As prime minister, Mr. Abe has tried to reassure observers of his desire to improve relations with his neighbors. But his inner nationalism has resurfaced. Abe told the parliament last month that Japan’s actions in Asia could not be characterized as “aggression” or “invasion,” repudiating the language of a war apology issued in 1995.

When Abe’s deputy premier and 169 members of the parliament visited the Yasukuni shrine to Japan’s war dead, where the men convicted by the Allies of war crimes are also honored, the Korean foreign minister responded by canceling his visit. Japan’s foreign minister has since said that the government stands by its apologies, but officials continue to avoid acknowledging Japan’s “aggression.”

President Obama got a personal taste of this legacy when he raised the need for trilateral cooperation in an Oval Office meeting May 7 with South Korea’s new president, Park Geun-hye. According to Korean officials, Ms. Park told her host that cooperation must rest upon the foundation of a Japan willing to face its wartime crimes and honor Japan’s previous clear statements of remorse. She pointed with concern to the LDP’s desire to rewrite the Constitution, removing the American-authored prohibition against the conduct of war except in self-defense.

“Differences stemming from history are widening,” Park told a joint session of Congress with unusual bluntness. Park reinforces how seriously she takes this question of the past in small but significant ways. For instance, she has pointedly focused her attentions in the region on improving ties with China, which she is planning to visit soon, well ahead of any trip to Japan.

The impact of this war of memories on public opinion is corrosive. In a joint poll of Koreans and Japanese in March and April, some 76 percent of Koreans had an unfavorable image of Japan, citing history and territory issues. Japanese with a favorable view of Korea declined from 50 percent a decade ago to 37.3 percent. Some 44 percent of Koreans see Japan as a military threat, almost as many as view China as a threat.

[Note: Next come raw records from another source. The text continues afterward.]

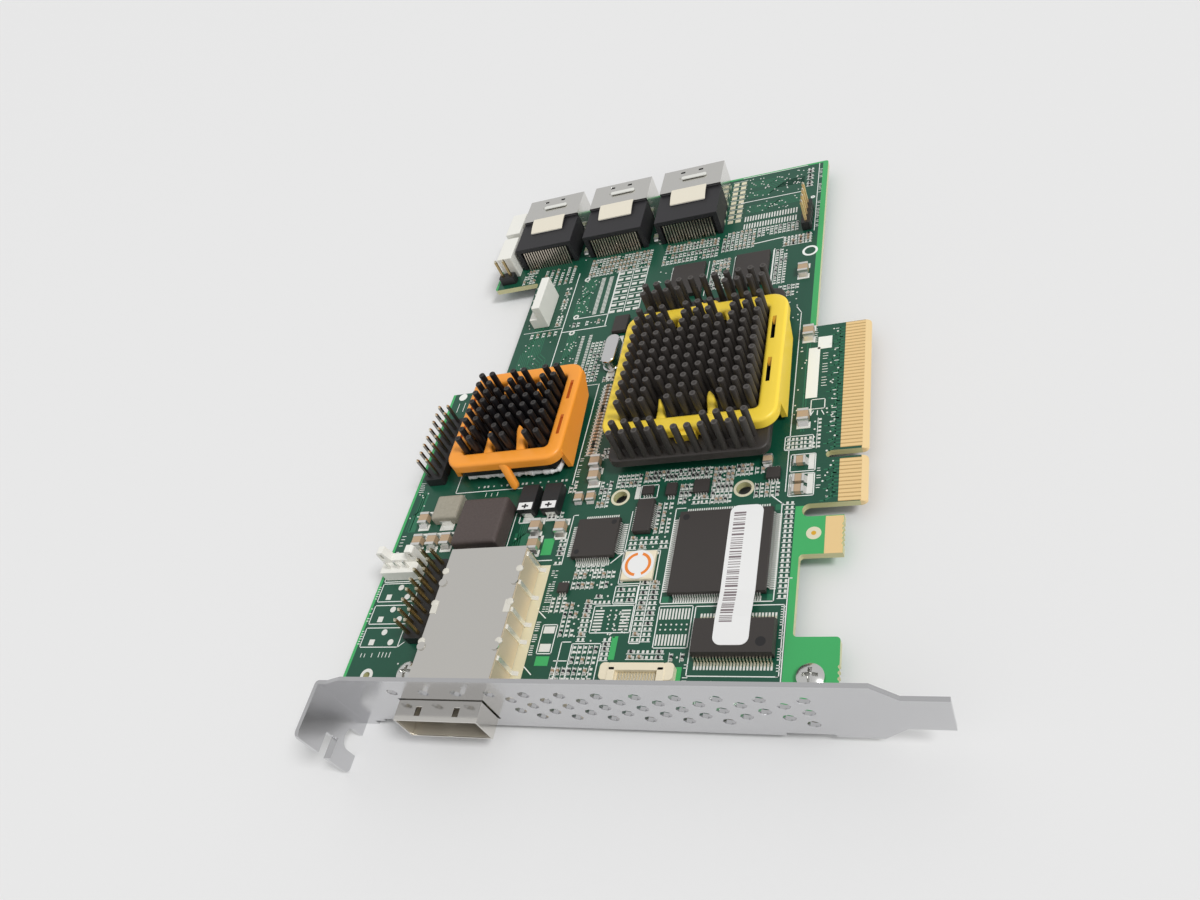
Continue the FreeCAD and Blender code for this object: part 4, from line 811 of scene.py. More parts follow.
def flatPacks():
    # Square packs with leads on all sides, and the small-outline package under the long label.
    for name, pack in quadPacks.items():
        shape = Shape()
        x, y = pack["middle"]
        half = pack["side"] / 2
        package(shape, x, y, pack["side"], pack["side"], 0.12, 1.5)
        leads(shape, x, y, (half - 0.04, half - 0.04), quadLead["reach"], pack["leads"], quadLead["pitch"],
              quadLead["width"], quadLead["shoulder"])
        radius, sides, top = pack["dot"]
        for a, b in pack["dots"]:
            shape.add(*prism(ring(radius, sides, x + a, y + b), 1.494, top), 2)
        make(name, shape, ["tin", "chip", "dotDarkAndSlotShade"], "chip_black", [pack["node"]], bevel=0.03)
        offsets = (np.arange(pack["leads"]) - (pack["leads"] - 1) / 2) * quadLead["pitch"]
        for far in (-half - quadLead["padFrom"], half + quadLead["padFrom"]):
            pads.pads([(x + far, y + d) for d in offsets], *quadLead["pad"])
            pads.pads([(x + d, y + far) for d in offsets], *quadLead["pad"][::-1])
    for x, y in ((72.3, 24.9), (93.6, 24.9), (93.6, 46.1)):  # corner squares of the large one
        copper.flat(x - 0.7, y - 0.7, x + 0.7, y + 0.7)

    shape = Shape()
    (x, y), (wide, long) = outlinePack["middle"], outlinePack["size"]
    package(shape, x, y, wide, long, 0.12, 2.5, waist=0.2)
    leads(shape, x, y, (wide / 2 - 0.05, long / 2 - 0.03), 1.45, outlinePack["leads"], outlinePack["pitch"], 0.3, 1.3,
          "ns", 0.18, 0.6)
    shape.add(*prism(ring(1.0, 20, *outlinePack["dot"]), 2.49, 2.505), 2)
    make("outlinePack", shape, ["paleTinAndPostHighlight", "chip", "dotDarkAndSlotShade"], "chip_black", ["outline_pack"], bevel=0.04)
    offsets = (np.arange(outlinePack["leads"]) - (outlinePack["leads"] - 1) / 2) * outlinePack["pitch"]
    for side in (-5.2, 5.2):
        pads.pads([(x + d, y + side) for d in offsets], 0.38, 1.5)


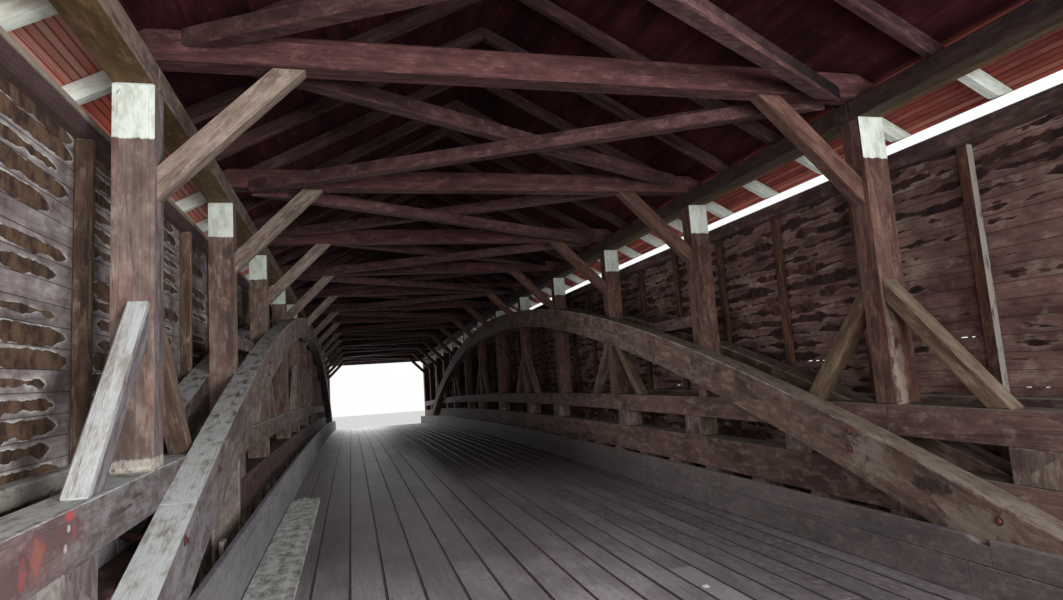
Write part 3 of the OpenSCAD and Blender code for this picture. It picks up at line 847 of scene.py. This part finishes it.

The failure of Korea and Japan to deal with their past imperils not only their own security but America’s. The burden of responsibility to promote cooperation lies with Japan, though South Korea also must be prepared to respond positively to real gestures of apology and responsibility.

Unfortunately the Abe government is mobilized not by the concerns of Koreans but only by the fear that Americans are paying attention to these concerns. While the United States is not without guilt when it comes to avoiding sensitive wartime issues, Washington must make it clear that it will not tolerate a retreat from the judgment of history, forged by the lives of Americans and their Allies, that the war in Asia was a consequence of Japan’s aggression.

America’s alliances in East Asia rest on that foundation, and its presence in the region requires that all of its allies work well with each other to keep regional peace.

Daniel Sneider is the associate director for research of Stanford University’s Walter H. Shorenstein Asia-Pacific Research Center, where he codirects a project on wartime historical memory. A former foreign correspondent for The Christian Science Monitor, he reported on Asia for 30 years.